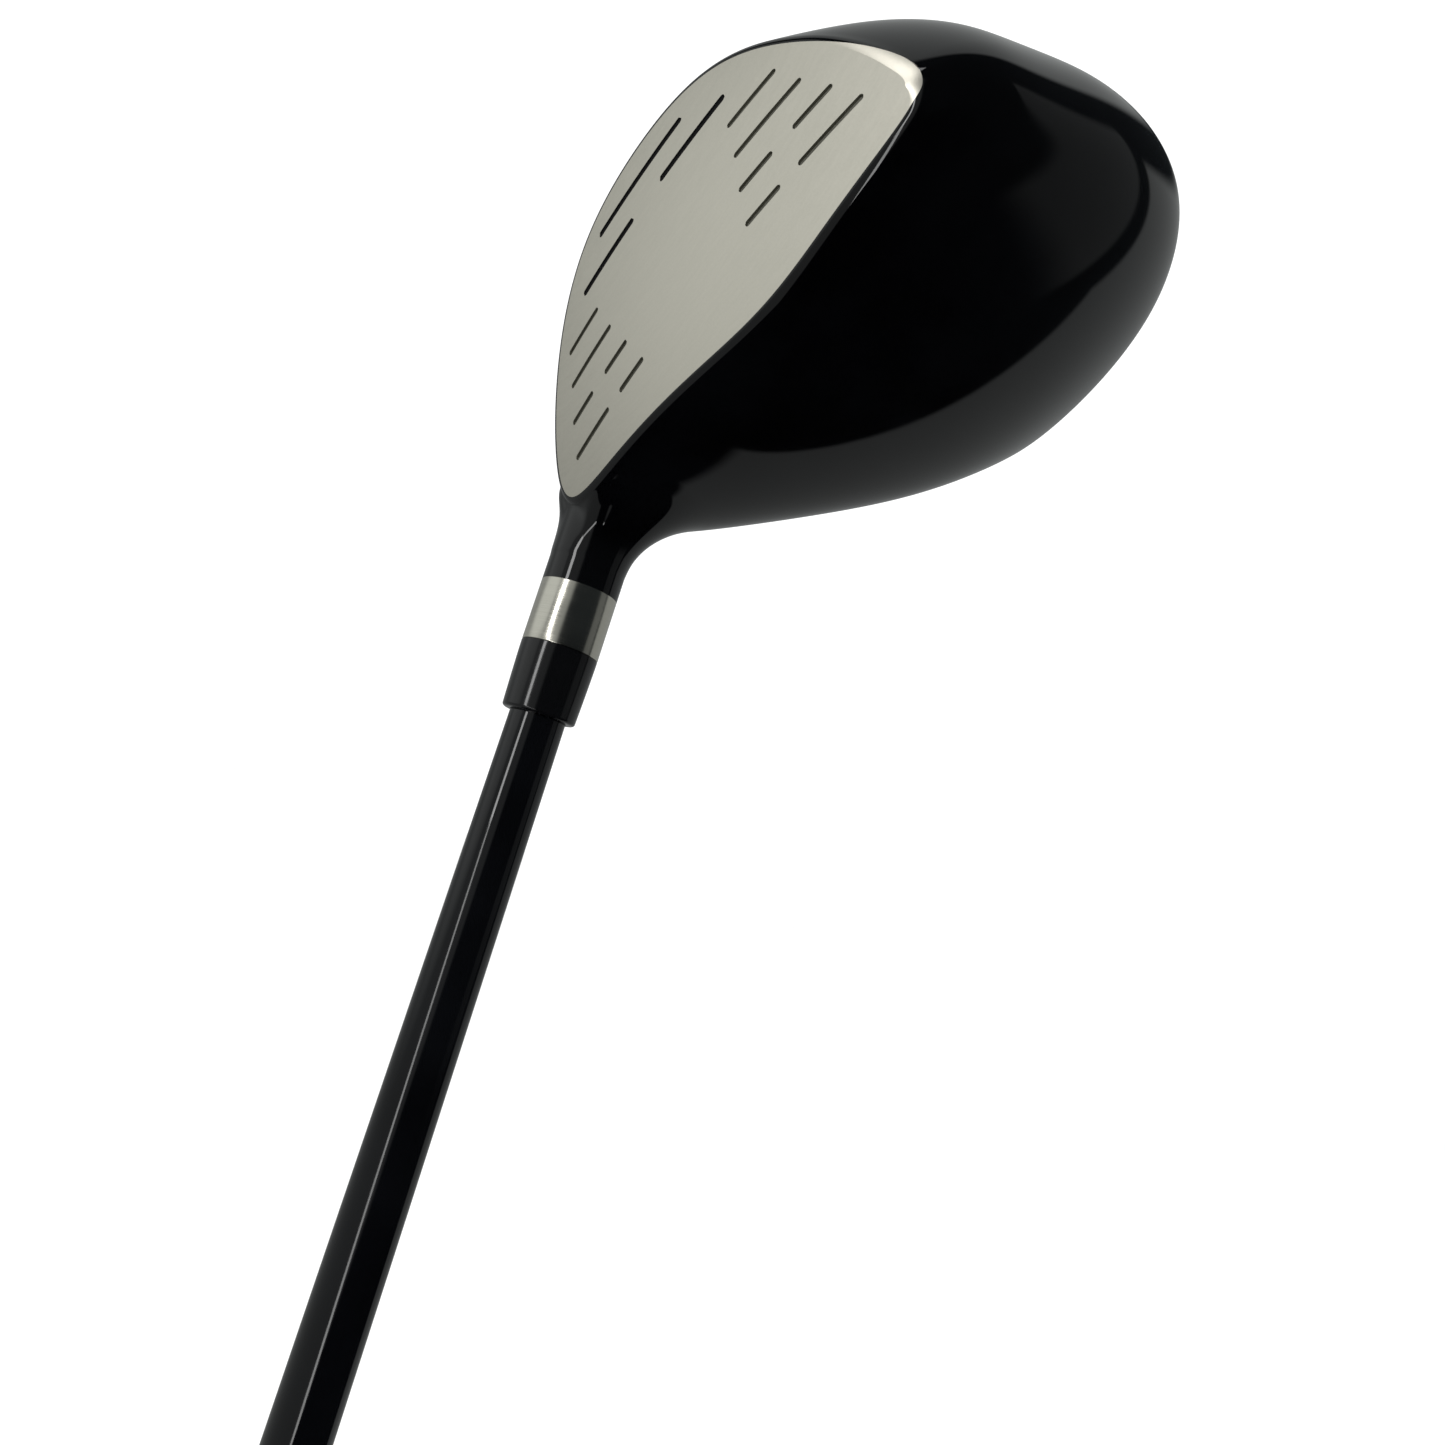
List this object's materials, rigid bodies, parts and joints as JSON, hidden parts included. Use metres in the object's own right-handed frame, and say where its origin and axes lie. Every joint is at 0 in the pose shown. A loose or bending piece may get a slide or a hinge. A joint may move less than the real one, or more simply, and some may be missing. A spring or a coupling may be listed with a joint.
{
  "type": "golf driver",
  "caption": "Right-handed golf driver: deep rounded gloss-black head with a satin metal face of short grooves, bare hosel band, ferrule, black tapered shaft and rubber grip.",
  "frame": {"origin": "centre of the grip's flat butt end", "axes": "+Z along the shaft from the butt to the head, -Y the way the face points, +X towards the toe"},
  "size_m": [0.09, 0.0971, 1.1727],
  "materials": {
    "face_metal": "satin, fine brushed",
    "groove_paint": "matt black paint fill",
    "head_paint": "high gloss black lacquer",
    "hosel_steel": "turned and polished",
    "bare_steel": "as cast",
    "glue": "translucent amber glue",
    "ferrule_plastic": "polished black",
    "shaft_paint": "clear-coated black composite",
    "pin_brass": "turned",
    "tape": "crepe paper tape",
    "grip_rubber": "matt moulded rubber"
  },
  "bodies": {
    "root": {"face_plate": "face_metal", "groove_paint_fill": "groove_paint", "crown_shell": "head_paint", "skirt_and_neck_shell": "head_paint", "sole_plate": "head_paint", "sole_ribs": "bare_steel", "rear_weight_slug": "bare_steel", "hot_melt_pad": "glue", "hosel_tube": "hosel_steel", "hosel_bottom_plug": "bare_steel", "epoxy_bond": "glue", "ferrule": "ferrule_plastic", "shaft": "shaft_paint", "swing_weight_pin": "pin_brass", "grip_tape": "tape", "grip_sleeve": "grip_rubber", "grip_end_cap": "grip_rubber"}
  },
  "joints": []
}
+ + + +
§ **WHAT THE TASK REQUIRES**:
Make an exact copy of the material above.

§ **EXPECTED OUTPUT**:
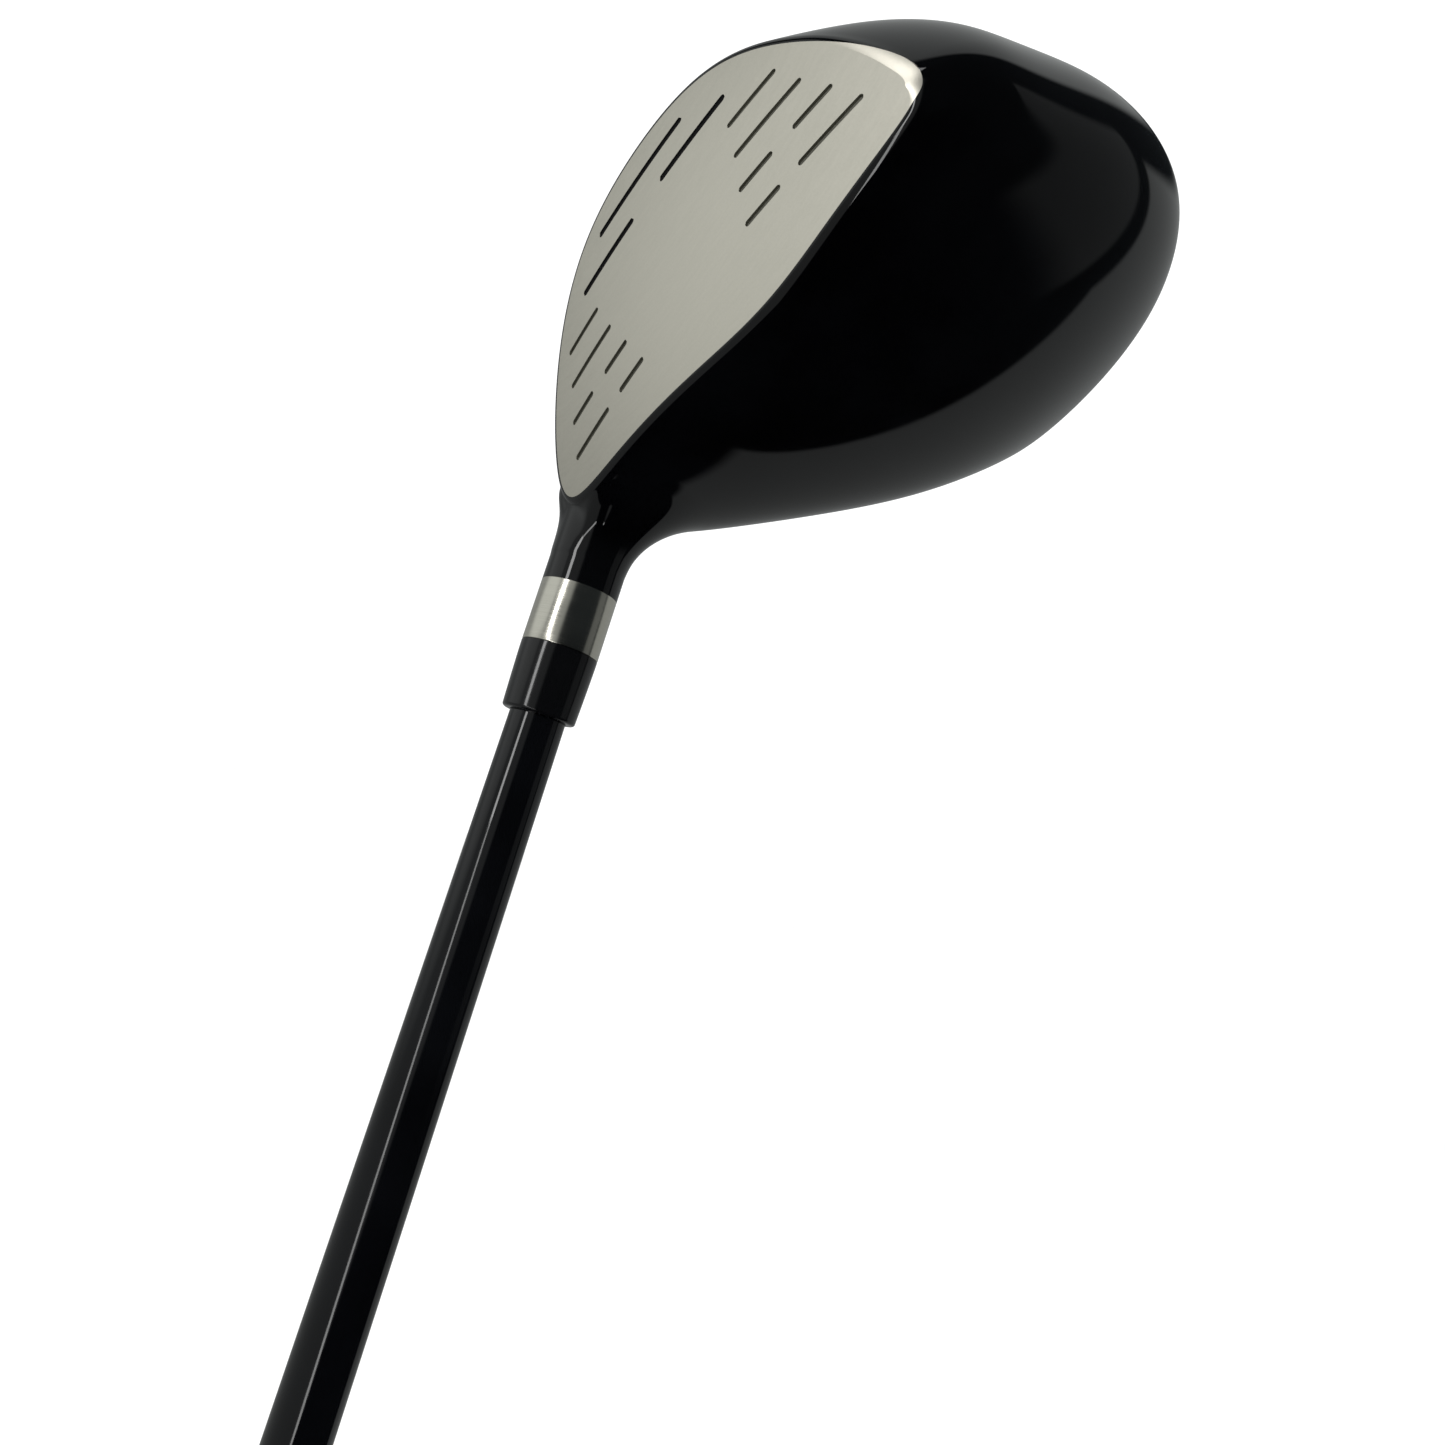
List this object's materials, rigid bodies, parts and joints as JSON, hidden parts included. Use metres in the object's own right-handed frame, and say where its origin and axes lie. Every joint is at 0 in the pose shown. A loose or bending piece may get a slide or a hinge. A joint may move less than the real one, or more simply, and some may be missing. A spring or a coupling may be listed with a joint.
{
  "type": "golf driver",
  "caption": "Right-handed golf driver: deep rounded gloss-black head with a satin metal face of short grooves, bare hosel band, ferrule, black tapered shaft and rubber grip.",
  "frame": {"origin": "centre of the grip's flat butt end", "axes": "+Z along the shaft from the butt to the head, -Y the way the face points, +X towards the toe"},
  "size_m": [0.09, 0.0971, 1.1727],
  "materials": {
    "face_metal": "satin, fine brushed",
    "groove_paint": "matt black paint fill",
    "head_paint": "high gloss black lacquer",
    "hosel_steel": "turned and polished",
    "bare_steel": "as cast",
    "glue": "translucent amber glue",
    "ferrule_plastic": "polished black",
    "shaft_paint": "clear-coated black composite",
    "pin_brass": "turned",
    "tape": "crepe paper tape",
    "grip_rubber": "matt moulded rubber"
  },
  "bodies": {
    "root": {"face_plate": "face_metal", "groove_paint_fill": "groove_paint", "crown_shell": "head_paint", "skirt_and_neck_shell": "head_paint", "sole_plate": "head_paint", "sole_ribs": "bare_steel", "rear_weight_slug": "bare_steel", "hot_melt_pad": "glue", "hosel_tube": "hosel_steel", "hosel_bottom_plug": "bare_steel", "epoxy_bond": "glue", "ferrule": "ferrule_plastic", "shaft": "shaft_paint", "swing_weight_pin": "pin_brass", "grip_tape": "tape", "grip_sleeve": "grip_rubber", "grip_end_cap": "grip_rubber"}
  },
  "joints": []
}